Yesh Atid chairman Yair Lapid and Yisrael Beytenu leader Avigdor Liberman met Friday for the first time since Tuesday’s election to discuss ways to cooperate in order to potentially form a government to replace Prime Minister Benjamin Netanyahu.
The two agreed to remain in touch and meet again soon, a spokesperson for Yesh Atid said.
Meanwhile, in a statement Friday, Yamina chairman Naftali Bennett said he’d spoken over the past two days with the heads of all non-Arab parties from the right and the left, wished them a happy Passover, and “stressed the need to take responsible, principled action in order to release Israel from chaos and allow it to return to functioning properly as soon as possible.”
Bennett, who has not committed to supporting the pro- or anti-Netanyahu blocs, is seen as a linchpin of any future coalition in the wake of the deadlocked election.
Liberman, whose party won seven seats, hinted ahead of the election that he plans to recommend that Lapid, whose party won 17 seats, be tasked with forming the next government. The leaders of Labor — seven seats — and Meretz — six seats — have also indicated they will back the Yesh Atid chairman, giving him 37 recommendations.
After the formal election results are delivered to President Reuven Rivlin next week, he will hold consultations with senior representatives of each Knesset party, hear who they recommend for prime minister, and then charge the candidate he judges has the best chance of mustering a Knesset majority with the task of forming a new government.
Blue and White chairman Benny Gantz, whose party won eight seats, has said he will recommend whoever has the best chance at forming a government, not ruling out Lapid either.
Gideon Sa’ar’s New Hope won just six seats after a campaign in which he vowed to become the next prime minister. The right-wing lawmaker pledged during the campaign not to sit under Lapid. However, the two have spoken since the election and have agreed to cooperate in order to replace Netanyahu.
Lapid could receive an additional six recommendations from the Joint List, whose chairman Ayman Odeh has not ruled out backing the Yesh Atid leader.
However, Odeh’s No. 2 Ahmad Tibi told Kan news on Friday that the Joint List would have considerable requirements from the parties in the anti-Netanyahu bloc who are asking for their support, both on recommendations to the president and on replacing the Knesset chairman in order to strip control of parliament from Netanyahu’s Likud.

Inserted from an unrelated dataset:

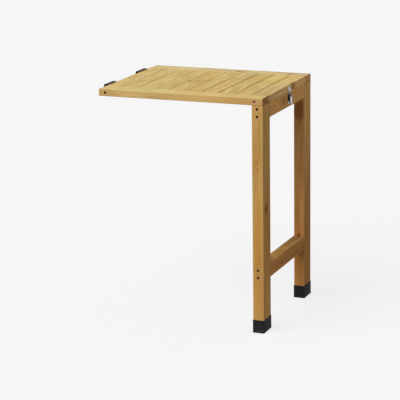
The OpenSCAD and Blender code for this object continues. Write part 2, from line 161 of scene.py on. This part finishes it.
def knotted(tree, local, radius, knots):
    """Puts knots among growth rings whose distance from the pith is radius. Each knot is its place and its
    radii along the board's own axes (m), and the depth of its brown. Its reach is the distance from its
    place, in radii, with a ragged edge: its heart is dark up to 0.95 and gone at 1.5, and the wood round it
    is red up to 0.9 and plain at 3. A stain is a knot of little depth, for the heart's share is depth ^ 2.
    Gives the radius, raised where the rings swerve round a knot, and the shares of heart and of red."""
    heart_share = red_share = 0.0
    for place, radii, depth in knots:
        away = add(tree, "VectorMath", [local, place], operation="SUBTRACT")
        scaled = add(tree, "VectorMath", [away, radii], operation="DIVIDE")
        ragged = add(tree, "TexNoise", {"Vector": scaled, "Scale": 1.7, "Detail": 3.0})
        distance = add(tree, "VectorMath", [scaled], operation="LENGTH").outputs["Value"]
        reach = add(tree, "Math", [ragged, 0.7, distance], operation="MULTIPLY_ADD")
        red = add(tree, "MapRange", [reach, 0.9, 3.0, depth, 0.0], interpolation_type="SMOOTHSTEP")
        dark = add(tree, "MapRange", [reach, 0.95, 1.5, depth ** 2, 0.0], interpolation_type="SMOOTHSTEP")
        swerve = min(1.6 * min(radii), 16 * MM)
        radius = add(tree, "Math", [red, swerve, radius], operation="MULTIPLY_ADD")
        heart_share = add(tree, "Math", [dark, heart_share], operation="MAXIMUM")
        red_share = add(tree, "Math", [red, red_share], operation="MAXIMUM")
    return radius, heart_share, red_share


def near_bore(tree, place, x, z, full, gone, share):
    """Share up to full mm from the line at x and z (mm) that runs front to back, and 0 from gone mm on."""
    away = add(tree, "VectorMath", [place, (x * MM, 0, z * MM)], operation="SUBTRACT")
    flat = add(tree, "VectorMath", [away, (1, 0, 1)], operation="MULTIPLY")
    distance = add(tree, "VectorMath", [flat], operation="LENGTH").outputs["Value"]
    return add(tree, "MapRange", [distance, full * MM, gone * MM, share, 0.0])


def bored(tree, place, wood, bores, hole_r=4.8):
    """The colour wood, marked by screw holes of radius hole_r (mm) that run front to back. Each bore is its
    x and z (mm) and how dark its wall is: partly oil that the cut fibres drink, partly painted shade in
    the hole. The pale mark below and beside its mouth is a painted highlight where its rim catches light."""
    soaked_and_shaded = painted_rim_highlight = 0.0
    for x, z, wall_darkness in bores:
        wall = near_bore(tree, place, x, z, hole_r + 0.15, hole_r + 0.8, wall_darkness)
        lit_rim = near_bore(tree, place, x + 1.4, z - 0.9, hole_r + 0.8, hole_r + 2.2, 0.5)
        soaked_and_shaded = add(tree, "Math", [wall, soaked_and_shaded], operation="MAXIMUM")
        painted_rim_highlight = add(tree, "Math", [lit_rim, painted_rim_highlight], operation="MAXIMUM")
    mouthed = add(tree, "MixRGB", [painted_rim_highlight, wood, linear("E2BE98")])
    return add(tree, "MixRGB", [soaked_and_shaded, mouthed, linear("96602F")])


def ended_and_eased(tree, local, half_size, wood, end, edge):
    """The colour wood, mixed with end over the last millimetre at both ends, where the end grain drinks more
    of the oil, and with edge along the eased edges, a painted highlight where it is pale and painted shade
    where it is dark. A place is at such an edge where the sum of its distances from the middle across the
    grain comes within 3 mm of the board's own."""
    depth = add(tree, "SeparateXYZ", [add(tree, "VectorMath", [local], operation="ABSOLUTE")])
    length, side = half_size[0], half_size[1] + half_size[2]
    at_end = add(tree, "MapRange", [depth.outputs[0], length - 1.2 * MM, length - 0.4 * MM, 0.0, 0.5])
    ended = add(tree, "MixRGB", [at_end, wood, linear(end)])
    across = add(tree, "Math", [depth.outputs[1], depth.outputs[2]], operation="ADD")
    eased = add(tree, "MapRange", [across, side - 3.2 * MM, side - 1.0 * MM, 0.0, 0.3])
    return add(tree, "MixRGB", [eased, ended, linear(edge)])


def tinted_up_with_painted_sheen(tree, local, shift, wood, tints):
    """The colour wood, multiplied on faces that look up by a mottle of the two tints, in patches as long as
    a finger and as wide as a thumb. The tints are partly the wood's own weathering, which has taken some of
    its red, and partly painted sheen, the pale veil that the sky leaves on an upward face seen at a glance."""
    facing_up = add(tree, "SeparateXYZ", [add(tree, "TexCoord").outputs["Normal"]]).outputs["Z"]
    upward = add(tree, "MapRange", [facing_up, 0.5, 0.95, 0.0, 1.0])
    mottle = add(tree, "TexNoise", {"Vector": patches(tree, local, (71, 26, 26), shift), "Scale": 1.0,
                                    "Detail": 3.0})
    share = add(tree, "MapRange", [mottle, 0.36, 0.64, 0.0, 1.0])
    tint = add(tree, "MixRGB", [share, *((*values, 1) for values in tints)])
    return add(tree, "MixRGB", [upward, wood, tint], blend_type="MULTIPLY")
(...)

“Not everything comes automatically — we have demands,” Tibi said.
If Lapid receives the backing of Blue and White, New Hope and the Joint List, he’ll have 57 recommendations — five more than Netanyahu if the premier receives the backing of Shas (nine seats), United Torah Judaism (seven seats) and Religious Zionism (six seats).
Yamina’s Bennett, whose party won seven seats; and Ra’am chairman Mansour Abbas, whose party won four seats, are less likely to recommend either Netanyahu or Lapid but are seen as coalition kingmakers with options of cooperating with either bloc.
As Netanyahu’s bloc, when Yamina is included, is just two seats shy of a majority, Likud has been seeking to coax lawmakers from the opposite side into deserting their current faction in order to join a right-wing, religious coalition.
The most likely candidates appear to be in New Hope, which is closest aligned ideologically to Likud and made up mainly of former members of the party.
New Hope’s Sharren Haskel tweeted Friday that Likud representatives had offered her “half a kingdom” in order to defect.
“Not a chance. I am loyal to the values on which New Hope was established, and not whatever portfolio you’re offering me. Give up,” she wrote.
On Thursday, the No. 2 lawmaker in New Hope, Yifat Shasha-Biton, said that several of Netanyahu’s associates had also tried to convince her to leave her party and join the premier’s Likud faction.
“It’s no secret that there is very intense pressure for us to join a government led by Likud, including for myself personally,” Shasha-Biton told Channel 12. “I have received official communications, as have other members of New Hope, but it’s not going to happen.”
Yoaz Hendel, another lawmaker in New Hope, hinted at a similar effort to entice him to join Likud.
“To everyone contacting me — a text message campaign in the middle of Passover cleaning isn’t going to make any difference,” Hendel wrote on Twitter, referring to a tradition ahead of the upcoming holiday. “Now, with the final election results, there is only the possibility of a change in government. Give up on the phone calls and go and clean.”
Sa’ar is a harsh critic of Netanyahu who has repeatedly vowed not to join a coalition led by Netanyahu. New Hope had a disappointing showing in the election after once polling at over 20 seats.
Sa’ar tweeted Friday, “I call on Netanyahu to step aside. Release Israel from your grasp and allow us to move onward.”
Religious Zionism chairman Bezalel Smotrich on Thursday called on Sa’ar and Yamina’s Bennett to join Netanyahu’s bloc and “put personal matters aside and enter a right-wing government.”